Rumours ad being Careful with how you phrase things
07/02/22Yakov is a religious teenager in a yeshiva high school. Yakov went abroad with a few friends for a week in the summer. When he returned, he was asked by his driving instructor how the holiday went. Yakov replied – it was great, but not 100% kosher. What Yakov meant was that the group did not quite daven in Shul every day, they did not have long Torah study sessions, and they had fun as teenagers do on holiday. What Yakov certainly did not mean was that they at non-kosher food. But the non-Jewish driving instructor’s only understanding of the word kosher was food-related. Now, this driving instructor was most confused: he thought that Yakov was from a religious Jewish home and he understood that Jews only eat kosher food. He could not believe that Yakov ate non-kosher on holiday.
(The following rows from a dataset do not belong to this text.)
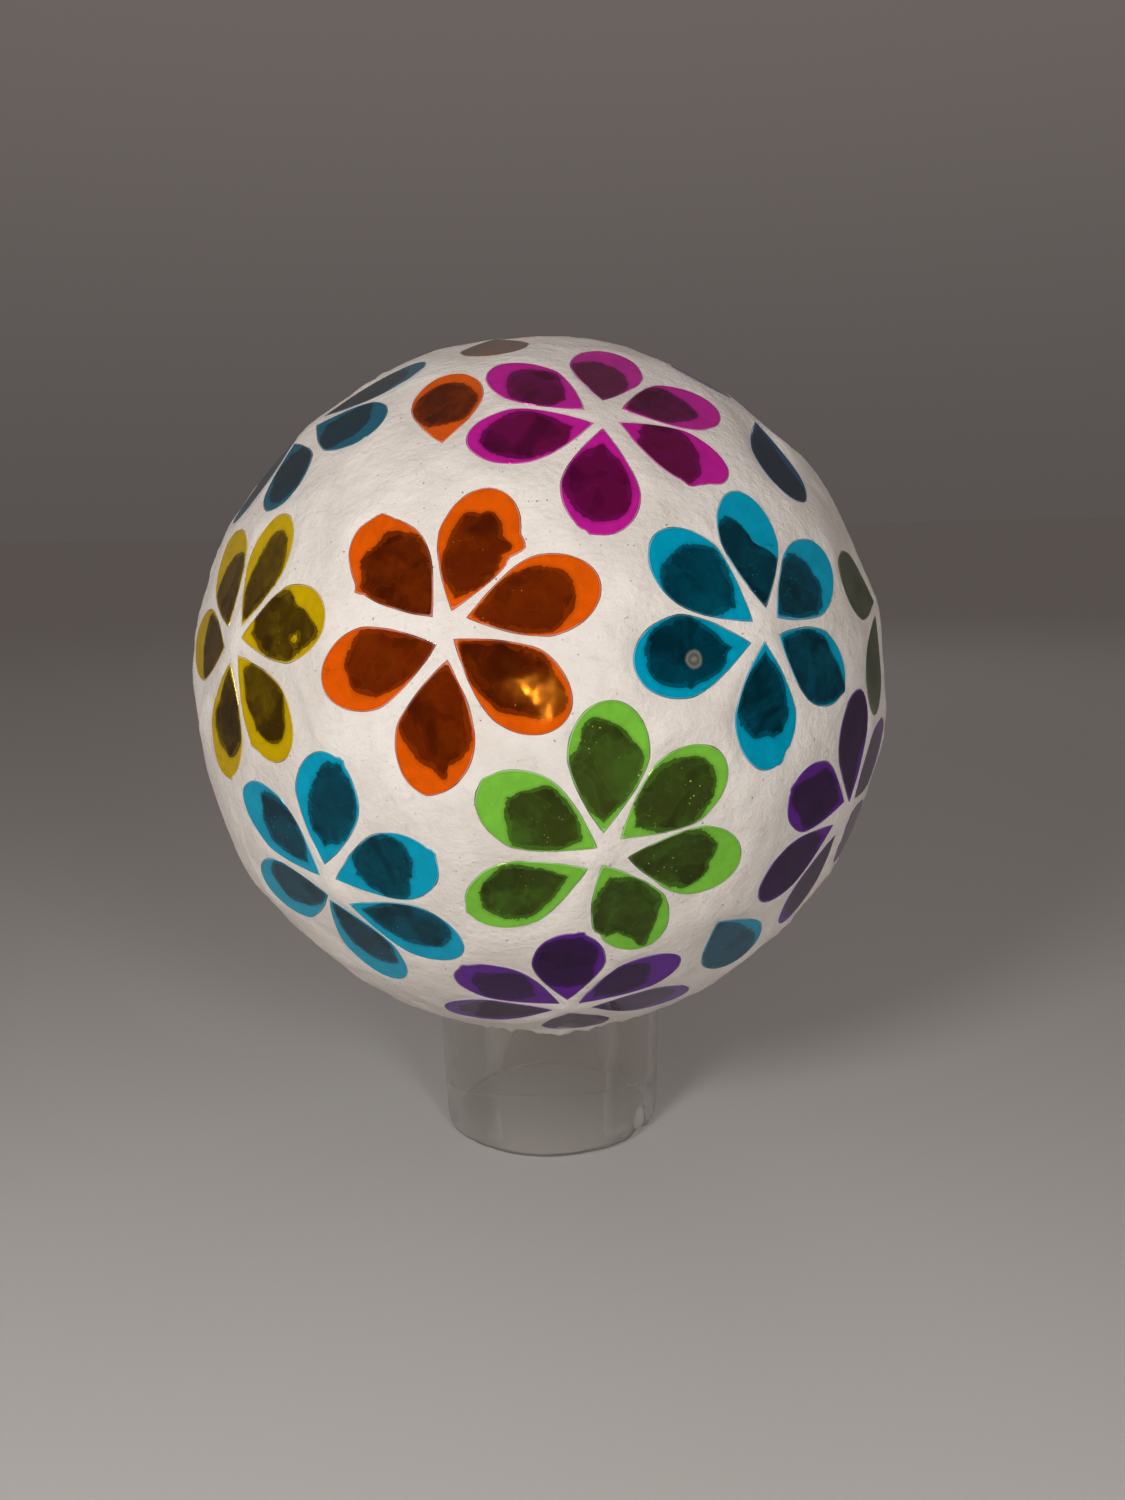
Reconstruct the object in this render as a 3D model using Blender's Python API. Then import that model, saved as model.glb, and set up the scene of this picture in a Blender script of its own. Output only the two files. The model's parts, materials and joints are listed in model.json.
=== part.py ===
"""A mosaic decorative ball.

A hollow ball of clear glass stands on its own short open neck. White grout covers the ball, and flat
drop-shaped petals of coloured glass are bedded in the grout. Six petals make a flower.

Lengths are in metres, +Z is up, and the neck's rim stands on z = 0 with the ball's axis on Z.
"""

import math
import random

import bmesh
import bpy
from mathutils import Matrix, Vector

# The glass ball and its neck
GLOBE_RADIUS = 0.0735           # outside of the blown ball
GLASS_WALL = 0.0022
BALL_HEIGHT = 0.1040            # from the rim up to the ball's centre
NECK_RIM_RADIUS = 0.0254        # outside of the neck at the rim
NECK_TOP_RADIUS = 0.0266        # outside of the neck where it meets the ball
NECK_FILLET = 0.0030            # radius of the corner between neck and ball

# The grout
FIT_GAP = 0.0003                # between any two pieces that touch
GROUT_THICKNESS = 0.0022
HEM_DROP = 0.0025               # from the fillet's end down to the grout's lower edge on the neck
HEM_THICKNESS = 0.0012

# The petals. The pattern covers the arc from the top of the ball down to the neck's fillet. It is drawn in
# degrees, a petal's length and width too, and is stretched to fit that arc on the ball as it is.
PATTERN_ANGLE = 157.2           # the whole arc, as drawn
PETAL_LONG_ANGLE = 17.34
PETAL_WIDE_ANGLE = 10.55
SPACE_ANGLE = 0.75              # one unit of the space between a flower's middle and a petal's tip
PETAL_THICKNESS = 0.0023
FAR_PETAL_SCALE = 0.96          # petals on the unseen side, against those in view
WIDEST_AT = 0.58                # share of the length between the tip and the widest place
TIP_POWER = 1.5                 # how full the sides are between the tip and the widest place
FUSED_SINK = 0.0005             # how much less deep the petals cast in one with the grout are bedded

# How finely the round shapes are divided
ROUND_SIDES = 32
BALL_STEPS = 14
FILLET_STEPS = 2
PETAL_SIDE_STEPS = 2            # along each side of a petal, tip to widest place
PETAL_END_STEPS = 3             # along each quarter of its round end
FUSED_SIDE_STEPS = 1            # the same for the petals cast in one with the grout
FUSED_END_STEPS = 2

COLOURS = {
    "orange": (0.62, 0.11, 0.01),
    "magenta": (0.40, 0.02, 0.25),
    "yellow": (0.50, 0.40, 0.01),
    "cyan": (0.01, 0.28, 0.45),
    "green": (0.17, 0.45, 0.08),
    "purple": (0.11, 0.02, 0.20),
    "teal": (0.01, 0.12, 0.18),
    "olive": (0.10, 0.13, 0.05),
    "brown": (0.19, 0.08, 0.04),
}

# Flowers in view. Each has a name, a colour, the longitude and latitude of its middle in degrees, its
# petals in view and, on two flowers, those that lie round the edge, out of view. Longitude 0 faces the
# viewer and grows to the right; latitude grows upwards. A petal has its bearing from the flower's middle
# (clockwise from up, in degrees), the space between that middle and its tip (in space units), a twist
# about its own middle (degrees), and, where it is cut smaller, its share of the usual length and width.
FLOWERS = [
    ("orange", "orange", -12, 14.5,
     [(318, 4, 1), (13, 4, 2), (66, 4, 6), (126, 1.5, -1), (188, 4.5, 3), (249, 2.5, 5)]),
    ("magenta", "magenta", 13, 46.5,
     [(18, 5.5, 0), (68, 5.5, 3), (116, 3.5, 2, 0.96, 0.93), (190, 3, 2), (262, 1.5, 6),
      (322, 3.5, 2, 0.98, 0.96)]),
    ("yellow", "yellow", -50, 12,
     [(321, 5, 3), (13, 4, -4, 0.97, 0.97), (71, 2.5, 4), (138, 2.5, 0), (195, 3.5, -1), (268, 4, 2)]),
    ("cyan_left", "cyan", -35.5, -22,
     [(17, 5.5, -1), (318, 2, -7), (72, 4, 5), (122, 5.5, -3), (172, 3, -4), (250, 1, 9)]),
    ("green", "green", 7.5, -15,
     [(4, 4.5, 0), (54, 4.5, 2), (103, 5, 1), (157, 2, -3), (239, 3.5, 5), (303, 1.5, -4)]),
    ("cyan_right", "cyan", 32.5, 13,
     [(6, 4.5, -2, 0.98, 0.97), (314, 3.5, 2), (261, 4, 5), (184, 1.5, -3), (116, 3, 4, 0.92, 1),
      (57, 4, 2)]),
    ("purple_right", "purple", 54.5, -14.5,
     [(285, 2.5, -2, 0.92, 1), (233, 6, 0, 0.94, 0.94), (189, 6.5, -3, 0.96, 0.88), (354, 0.5, -2),
      (66, 3, -3), (125, 5, 0)]),
    ("purple_low", "purple", 4, -47.5,
     [(358, 3.5, 1, 0.97, 0.97), (301, 2.5, -3, 0.97, 0.96), (247, 3.5, 2, 0.98, 0.93),
      (58, 2.5, 0, 0.97, 0.93), (110, 5, 1, 0.98, 0.93), (171, 4, 0)]),
    ("teal", "teal", -63.5, 47.9,
     [(82, 4.2, 2), (142, 3, -12, 0.95, 0.97), (208, 2.5, -14, 0.97, 1), (31, 4.6, -1)],
     [(266, 4, 0), (324, 4, 0)]),
    ("olive", "olive", 72, 14,
     [(292, 3.2, 0, 0.91, 1), (226, 4.9, -16, 0.92, 1)],
     [(30, 4, 0), (85, 4, 0), (141, 4, 0)]),
]

# Single petals in view: name, colour, longitude and latitude of their middle, bearing from tip to round
# end, and their share of the usual length and width.
SINGLES = [
    ("orange_single", "orange", -19.5, 50.5, 347, 0.97, 0.97),
    ("cyan_single", "cyan", 35.6, -35.9, 137, 1, 1),
    ("blue_single", "teal", 53.1, 39.6, 204, 0.97, 1),
    ("brown_single", "brown", -20, 73, 160, 0.96, 0.97),
]

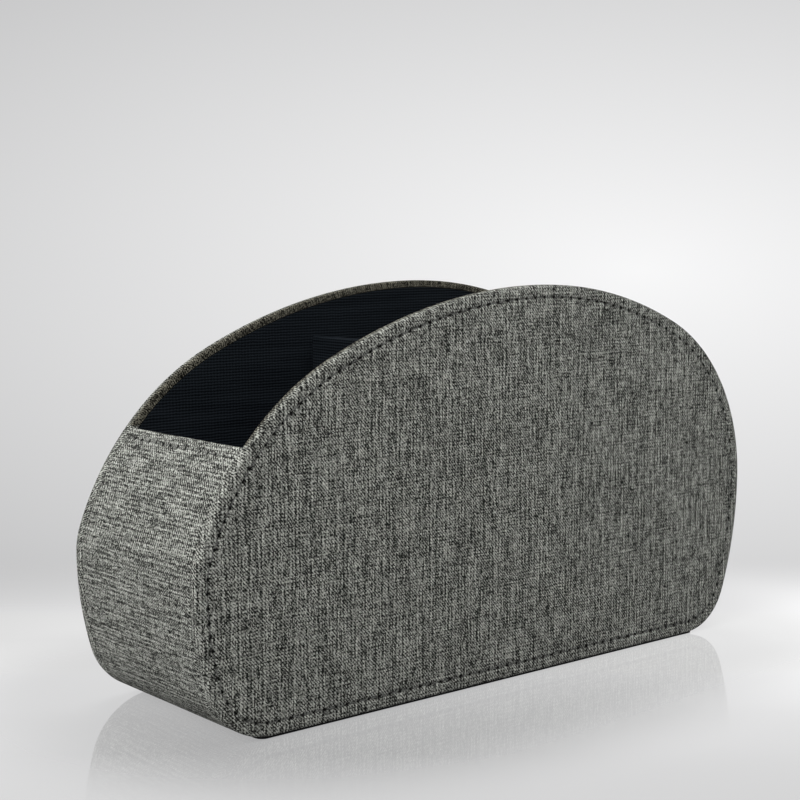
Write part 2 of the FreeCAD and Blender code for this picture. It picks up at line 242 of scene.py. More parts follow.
def soft_lamp(name, place, aim, across, watts):
    """A round lamp that looks from its place at a point and doesn't show in the floor."""
    bpy.ops.object.light_add(type='AREA', location=place)
    lamp = bpy.context.object
    lamp.name = name
    lamp.data.shape = 'DISK'
    lamp.data.size = across
    lamp.data.energy = watts
    lamp.rotation_euler = (Vector(aim) - Vector(place)).to_track_quat('-Z', 'Y').to_euler()
    lamp.visible_glossy = False


soft_lamp("low_end_lamp", (-1.4, -0.40, 0.95), (0, 0, 0.06), 0.9, 33)
soft_lamp("rear_lamp", (0.20, 0.60, 1.20), (0, 0, 0.06), 0.9, 18)
soft_lamp("front_lamp", (0.03, -0.27, 0.50), (0, -0.03, 0.09), 0.35, 1.4)


# Camera. It stands where the photograph was taken from: a little above the holder, off its
# front left corner.

CAMERA_PLACE = (-0.3502, -0.3983, 0.1465)
LOOKS_DOWN = 6.051
LOOKS_FROM_X = 50.07
LENS = 70.33

bpy.ops.object.camera_add(location=CAMERA_PLACE)
camera = bpy.context.object
camera.rotation_euler = (math.radians(90 - LOOKS_DOWN), 0, math.radians(LOOKS_FROM_X - 90))
camera.data.lens = LENS
camera.data.sensor_width = 36
camera.data.clip_start = 0.01
camera.data.clip_end = 20
bpy.context.scene.camera = camera
bpy.context.scene.view_settings.view_transform = 'Standard'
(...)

But, this made juicy gossip, and so, during a driving lesson with another Jewish client, the driving instructor leaned over and said ‘I can’t believe Yakov ate non-kosher on holiday – he told me so.’ This repeated itself a few more times with different Jewish clients until everyone in Yakov’s class in school knew that Yakov ate non-kosher on holiday. The rumours trickled back to the school, and Yakov’s parents were called in for a meeting. It was only after everything was unravelled that they realised what had happened and how the driving instructor had (innocently) taken some words out of context.
- Yakov was lucky. Many people do not realise how rumours begin about them, and do not have the opportunity to correct them.